Problem description
The lines to print start at the one containing "upper_face = PLY" and end at the one containing "zip(*points))), Vector(map(max, zip(*points)))"; print them exactly, ends included, and only them.

Listed entries
◇ ◇ ◇ ◇ ◇ ◇ ◇

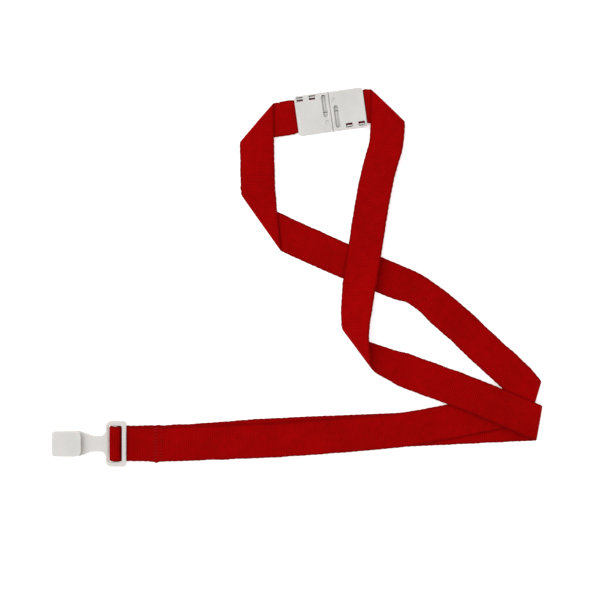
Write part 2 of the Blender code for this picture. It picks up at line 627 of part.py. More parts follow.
def make_seam_thread(name, low, material):
    """Both rows of the seam as one flat thread: along one row, across, and back along the other."""
    (x0, x1), half, w = SEAM_ROWS, SEAM_HALF, THREAD_WIDTH / 2
    outline = [(x0 - w, -half), (x0 + w, -half), (x0 + w, half - w), (x1 - w, half - w), (x1 - w, -half),
               (x1 + w, -half), (x1 + w, half + w), (x0 - w, half + w)]
    outline = [(x, y + HOOK_Y) for x, y in outline]
    return make_object(name, mesh_from(prism(outline, low, low + THREAD_THICK), name), material)


def main():
    clear_scene()
    webbing = make_material("red_webbing", (0.32, 0.004, 0.006), 0.85)
    plastic = make_material("white_plastic", (0.72, 0.72, 0.71), 0.42)
    thread = make_material("red_thread", (0.28, 0.004, 0.006), 0.7)

    full = STRAP_WIDTH / 2
    tail_halves = [full, min(full, INNER_SIDE - GAP), TAIL_HALF, TAIL_HALF]
    right_tail = (tail_points(1), [full] + tail_halves)
    left_tail = (LEFT_TAIL + tail_points(-1), [full] * 2 + tail_halves)
    tight = (FOLD_RADIUS, FOLD_RADIUS)
    make_arm([(LOWER_RUN, None), (LOWER_RETURN, None), (RIGHT_NECK, None), right_tail],
             [(END_FOLD, END_FOLD, 1), LOOSE_TURN, (*tight, -1)],
             ["strap_lower_run", "strap_lower_end_fold", "strap_lower_return", "strap_lower_turn",
              "strap_right_neck", "strap_right_corner", "strap_right_tail"], webbing)
    make_arm([(UPPER_RUN, None), (UPPER_RETURN, None), (LEFT_NECK, None), left_tail],
             [(*tight, 1), (*tight, 1), (*tight, -1)],
             ["strap_upper_run", "strap_upper_end_fold", "strap_upper_return", "strap_left_turn",
              "strap_left_neck", "strap_left_corner", "strap_left_tail"], webbing)
    make_hook_loop(webbing)

    upper_face = PLY + SEAM_LIFT + STRAP_THICK
    make_seam_thread("seam_needle_thread", upper_face + GAP, thread)
    make_seam_thread("seam_bobbin_thread", SEAM_LIFT - GAP - THREAD_THICK, thread)

    buckle = make_empty("buckle", BUCKLE_CENTRE, BUCKLE_TURN)
    for name, turn in (("left", 0.0), ("right", math.pi)):
        make_housing(f"buckle_housing_{name}", buckle, turn, plastic)
        make_cover(f"clamp_cover_{name}", buckle, turn, plastic)
    make_hook(make_empty("hook_swing", HOOK_AXIS), plastic)


main()
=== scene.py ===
"""Looks of the neck lanyard: woven webbing, stitches, breakaway buckle and wide plastic hook.

The webbing is one strip.  It is modelled as a dense row of straight rulings from one edge to the
other along the same route as the CAD stretches, which it replaces.  Lengths are in metres.
"""

import math
import random

import bmesh
import bpy
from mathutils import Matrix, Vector, noise


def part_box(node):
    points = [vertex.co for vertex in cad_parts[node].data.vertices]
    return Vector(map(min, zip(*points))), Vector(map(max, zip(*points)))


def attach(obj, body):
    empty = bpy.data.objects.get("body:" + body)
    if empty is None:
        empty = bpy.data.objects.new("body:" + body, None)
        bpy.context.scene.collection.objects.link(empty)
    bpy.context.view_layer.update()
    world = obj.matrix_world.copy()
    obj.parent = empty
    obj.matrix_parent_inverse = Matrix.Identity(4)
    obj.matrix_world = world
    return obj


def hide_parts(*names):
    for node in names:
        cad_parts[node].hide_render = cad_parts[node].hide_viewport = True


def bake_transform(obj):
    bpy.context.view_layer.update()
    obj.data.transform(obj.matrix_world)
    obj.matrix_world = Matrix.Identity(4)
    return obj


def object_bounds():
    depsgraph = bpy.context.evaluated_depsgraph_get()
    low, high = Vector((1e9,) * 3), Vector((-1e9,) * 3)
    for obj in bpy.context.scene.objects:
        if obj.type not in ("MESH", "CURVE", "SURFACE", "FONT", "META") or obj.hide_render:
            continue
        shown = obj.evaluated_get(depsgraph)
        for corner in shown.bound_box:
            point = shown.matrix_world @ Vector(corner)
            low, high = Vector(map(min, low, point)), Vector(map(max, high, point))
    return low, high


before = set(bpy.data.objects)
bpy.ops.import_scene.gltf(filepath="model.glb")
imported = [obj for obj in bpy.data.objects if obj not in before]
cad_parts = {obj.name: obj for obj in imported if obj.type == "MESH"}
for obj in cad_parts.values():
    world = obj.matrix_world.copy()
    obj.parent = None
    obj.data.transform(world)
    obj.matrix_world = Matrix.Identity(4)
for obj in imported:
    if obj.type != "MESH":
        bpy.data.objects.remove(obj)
cad_low, cad_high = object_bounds()

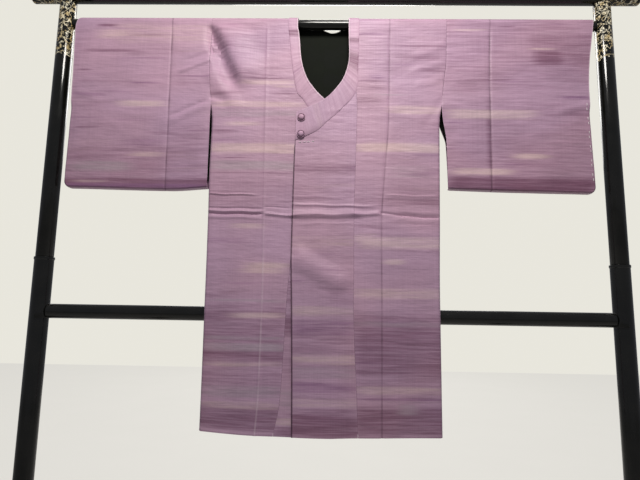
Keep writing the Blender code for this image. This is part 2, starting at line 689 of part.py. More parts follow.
def coat_pieces(collection):
    mauve = principled("mauve_silk", (0.42, 0.24, 0.40), 0.55)
    band = principled("band_silk", (0.50, 0.32, 0.46), 0.55)
    dark = principled("dark_lining", (0.012, 0.015, 0.011), 0.45)
    cover = principled("button_silk", (0.36, 0.20, 0.36), 0.45)
    body_piece("body_right", BODY_RIGHT_EDGES, CREASE_BODY_RIGHT, 0.0010, mauve, collection)
    body_piece("body_left", BODY_LEFT_EDGES, CREASE_BODY_LEFT, -0.0008, mauve, collection)
    overlap_piece("overlap_left", BAND_LEFT[3:], BODY_LEFT_EDGES, -0.0857, -0.0753, OVERLAP_LEVEL,
                  mauve, collection)
    overlap_piece("overlap_right", BAND_RIGHT[5:], BODY_RIGHT_EDGES, 0.048, 0.048, 0.0,
                  mauve, collection)
    left_band = band_rows(BAND_LEFT, NECK_INNER_LEFT, NECK_OUTER_LEFT)
    right_band = band_rows(BAND_RIGHT, NECK_INNER_RIGHT, NECK_OUTER_RIGHT)
    band_piece("collar_left", left_band, band, collection)
    band_piece("collar_right", right_band, band, collection)
    back_band_piece("collar_back", band, collection)
    sleeve_piece("sleeve_right", SLEEVE_RIGHT_EDGES, SLEEVE_RIGHT_HEM, CREASE_SLEEVE_RIGHT, -0.0008,
                 mauve, collection)
    sleeve_piece("sleeve_left", SLEEVE_LEFT_EDGES, SLEEVE_LEFT_HEM, CREASE_SLEEVE_LEFT, -0.0008,
                 mauve, collection)
    lining_body_piece("lining_body_right", BODY_RIGHT_EDGES, dark, collection)
    lining_body_piece("lining_body_left", BODY_LEFT_EDGES, dark, collection)
    lining_sleeve_piece("lining_sleeve_right", SLEEVE_RIGHT_EDGES, dark, collection)
    lining_sleeve_piece("lining_sleeve_left", SLEEVE_LEFT_EDGES, dark, collection)
    button("button_upper", BUTTON_UPPER_DROP, cover, collection)
    button("button_lower", BUTTON_LOWER_DROP, cover, collection)


def stand_pieces(collection):
    black = principled("black_lacquered_tube", (0.012, 0.012, 0.012), 0.25)
    beam_z = COAT_TOP_Z + BEAM_ABOVE_COAT + BEAM_R
    rod_half = POST_X - POST_UPPER_R - GAP
    rail_half = POST_X - POST_LOWER_R - GAP
    post("right", -POST_X, black, collection)
    post("left", POST_X, black, collection)
    foot("foot_right", -POST_X, black, collection)
    foot("foot_left", POST_X, black, collection)
    tube("beam", (-BEAM_HALF_LENGTH, 0.0, beam_z), (BEAM_HALF_LENGTH, 0.0, beam_z), BEAM_R,
         black, collection)
    tube("sleeve_rod", (-rod_half, 0.0, ROD_Z), (rod_half, 0.0, ROD_Z), ROD_R, black, collection)
    tube("middle_rail", (-rail_half, 0.0, RAIL_Z), (rail_half, 0.0, RAIL_Z), RAIL_R, black, collection)


def main():
    clear_scene()
    collection = new_collection("michiyuki_coat_on_stand")
    coat_pieces(collection)
    stand_pieces(collection)


main()
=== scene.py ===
"""Looks of the michiyuki coat on its kimono stand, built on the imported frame.

Metres, +Z up. Right and left in names are the wearer's, so right is at -X and the fronts face -Y.
Cloth is laid out by its x and by its path: the distance along the cloth from the ridge over the
rod, less than 0 down the front and more than 0 down the back.
"""

import math
from collections import namedtuple

import bmesh
import bpy
import numpy as np
from mathutils import Matrix, Vector


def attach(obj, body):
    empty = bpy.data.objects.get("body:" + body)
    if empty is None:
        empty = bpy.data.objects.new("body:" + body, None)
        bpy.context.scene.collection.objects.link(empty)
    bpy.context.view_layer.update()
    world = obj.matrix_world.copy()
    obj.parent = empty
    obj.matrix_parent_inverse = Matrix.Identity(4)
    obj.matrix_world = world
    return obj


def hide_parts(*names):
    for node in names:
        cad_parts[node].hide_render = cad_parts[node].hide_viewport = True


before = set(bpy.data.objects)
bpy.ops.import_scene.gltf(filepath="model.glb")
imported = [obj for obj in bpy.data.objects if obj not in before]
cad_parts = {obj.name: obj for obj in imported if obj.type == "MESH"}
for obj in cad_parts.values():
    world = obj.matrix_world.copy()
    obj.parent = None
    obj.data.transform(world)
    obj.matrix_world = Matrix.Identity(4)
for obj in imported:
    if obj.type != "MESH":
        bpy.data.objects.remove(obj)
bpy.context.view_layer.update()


def table(kind, *rows):
    """Named rows of a table in millimetres, their lengths brought to metres."""
    plain = ("sharp", "lee", "tone", "strength")
    return [
        kind(*(value if name in plain else value / 1000 for name, value in zip(kind._fields, row)))
        for row in rows
    ]


# Stand
POST_X = 0.688
POST_LOWER_R = 0.0215
POST_UPPER_R = 0.0200
SOCKET_LIP_R = 0.0227
SOCKET_LIP_LENGTH = 0.006
SOCKET_TOP_Z = 0.997
BEAM_R = 0.0190
BEAM_HALF_LENGTH = 0.785
BEAM_ABOVE_COAT = 0.044
ROD_R = 0.0125
RAIL_R = 0.0170
RAIL_Z = 0.868
FOOT_WIDTH = 0.052
FOOT_LENGTH = 0.480
FOOT_HEIGHT = 0.030
GAP = 0.0003

# Cloth: how it lies over the rod, and how thick each wall is
COAT_TOP_Z = 1.620
OVER_ROD_R = 0.0157
ROD_Z = COAT_TOP_Z - OVER_ROD_R
ARCH_HALF = math.pi / 2 * OVER_ROD_R
CENTRE_X = -0.0207
SEAM_HALF_GAP = 0.0005
SILK_WALL = 0.0009
BAND_WALL = 0.0006
LINING_WALL = 0.0006

# Fronts and the neck band's lap
UNDER_BAND = 0.0025
STRAIGHT_BELOW_BAND = 0.02
OVERLAP_LEVEL = 0.0024
EDGE_LIFT = 0.0012
TURNED_EDGE = 0.006
EDGE_COLUMNS = 0.006
FREE_EDGE_COLUMNS = np.array([0.0010, 0.0020, 0.0030, 0.0042, 0.0056, 0.0075])

# Linings
LINING_LEVEL = -0.0019
LINING_SLACK = 0.0012
LINING_EDGE = 0.003
LINING_LAP = 0.0012
LINING_LAP_WIDTH = 0.012
LINING_BEHIND = 0.0009
LINING_CLEARANCE = 1.2
LINING_LOWEST = 0.975
SLEEVE_LINING_LOWEST = 0.430

# Openings, lowest rows, and how round the sewn edges are
ARMHOLE_DROP = 0.240
CUFF_DROP = 0.230
SIDE_ROUND = 0.008
SLEEVE_ROUND = 0.006
SLEEVE_CORNER_R = 0.018
LOWEST_ROW = 1.018
SLEEVE_LOWEST_ROW = 0.440
HEM_BLEND_FROM = 0.935
SLEEVE_BLEND_FROM = 0.400
RELIEF_DROP = 0.060

# From where to where a seam, an opening or a lap begins or ends
CUFF_CLOSED = (CUFF_DROP, 0.270)
SIDE_CLOSED = (ARMHOLE_DROP, 0.300)
SEAM_STARTS = (0.02, 0.06)
SLEEVE_SEAM_ENDS = (0.23, 0.25)
FRONT_SEAM_RIGHT = (0.25, 0.30)
FRONT_SEAM_LEFT = (0.20, 0.25)
BACK_SEAM = (0.0695, 0.080)
BAND_LEAVES_RIGHT = (0.20, 0.22)
BAND_LEAVES_LEFT = (0.195, 0.205)
LAP_RISES_X = (-0.190, -0.085)
LAP_RISES_DROP = (0.10, 0.20)
EDGE_LIFTS = (0.33, 0.40)
LINING_CUFF_CLOSED = (CUFF_DROP - 0.04, 0.260)
LINING_SIDE_CLOSED = (ARMHOLE_DROP - 0.04, 0.280)
LINING_SLIT = (ARMHOLE_DROP, 0.270)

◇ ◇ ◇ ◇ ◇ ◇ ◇

Answer for this exercise
    upper_face = PLY + SEAM_LIFT + STRAP_THICK
    make_seam_thread("seam_needle_thread", upper_face + GAP, thread)
    make_seam_thread("seam_bobbin_thread", SEAM_LIFT - GAP - THREAD_THICK, thread)

    buckle = make_empty("buckle", BUCKLE_CENTRE, BUCKLE_TURN)
    for name, turn in (("left", 0.0), ("right", math.pi)):
        make_housing(f"buckle_housing_{name}", buckle, turn, plastic)
        make_cover(f"clamp_cover_{name}", buckle, turn, plastic)
    make_hook(make_empty("hook_swing", HOOK_AXIS), plastic)


main()
=== scene.py ===
"""Looks of the neck lanyard: woven webbing, stitches, breakaway buckle and wide plastic hook.

The webbing is one strip.  It is modelled as a dense row of straight rulings from one edge to the
other along the same route as the CAD stretches, which it replaces.  Lengths are in metres.
"""

import math
import random

import bmesh
import bpy
from mathutils import Matrix, Vector, noise


def part_box(node):
    points = [vertex.co for vertex in cad_parts[node].data.vertices]
    return Vector(map(min, zip(*points))), Vector(map(max, zip(*points)))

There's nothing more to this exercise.